The Island of Horses by Eilis Dillon
Not all books led me across unfamiliar terrains. I could always recognise the world of the Irish writer, Eilis Dillion, whose books for children and young adults were set in familiar and rugged locations, especially along the magnificent coast line of Connemara. This was a story about a black colt and a conniving horse trader and proved to me that stories did not always have to be set among brash, modern American cities or sleepy English lanes.
Tale of the Witch Doll by Mildred A. Wirt
Many years after reading the Penny Parker series, I would discover that Mildred A. Wirt was also the first author of Nancy Drew, writing under the pen name, Caroline Keene. Ten years after introducing her readers to Penny Parker and Tale of the Witch Doll, she wrote the first Nancy Drew ― but she claimed to prefer the character of Penny Parker. For me, the jury always remained out on that one. I was an avid reader rather than a discerning one.
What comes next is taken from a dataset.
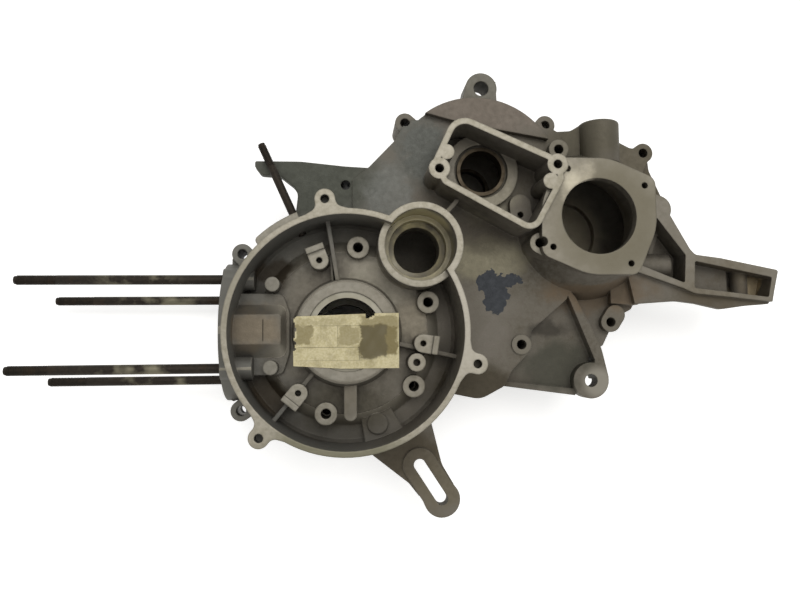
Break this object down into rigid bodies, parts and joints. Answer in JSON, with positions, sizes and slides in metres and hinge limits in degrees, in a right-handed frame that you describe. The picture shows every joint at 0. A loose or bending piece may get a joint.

Night of the Werewolf by Franklin W. Dixon
This was my introduction to the Hardy brothers, Frank and Joe. A hair-raising mystery with horror undertones, I was hooked. The brothers made their debut in 1927 and have undergone many manifestations in the almost-century since then. Still selling strongly, the characters were originally created by the American writer Edward Stratemeyer. The series would later continue under the authorship of several ghost writers, all sharing the pen-name, Franklin W. Dixon, but Stratemeyer must have been one of the most prolific writers in the world, producing in excess of 1,300 books and selling in excess of 500 million copies.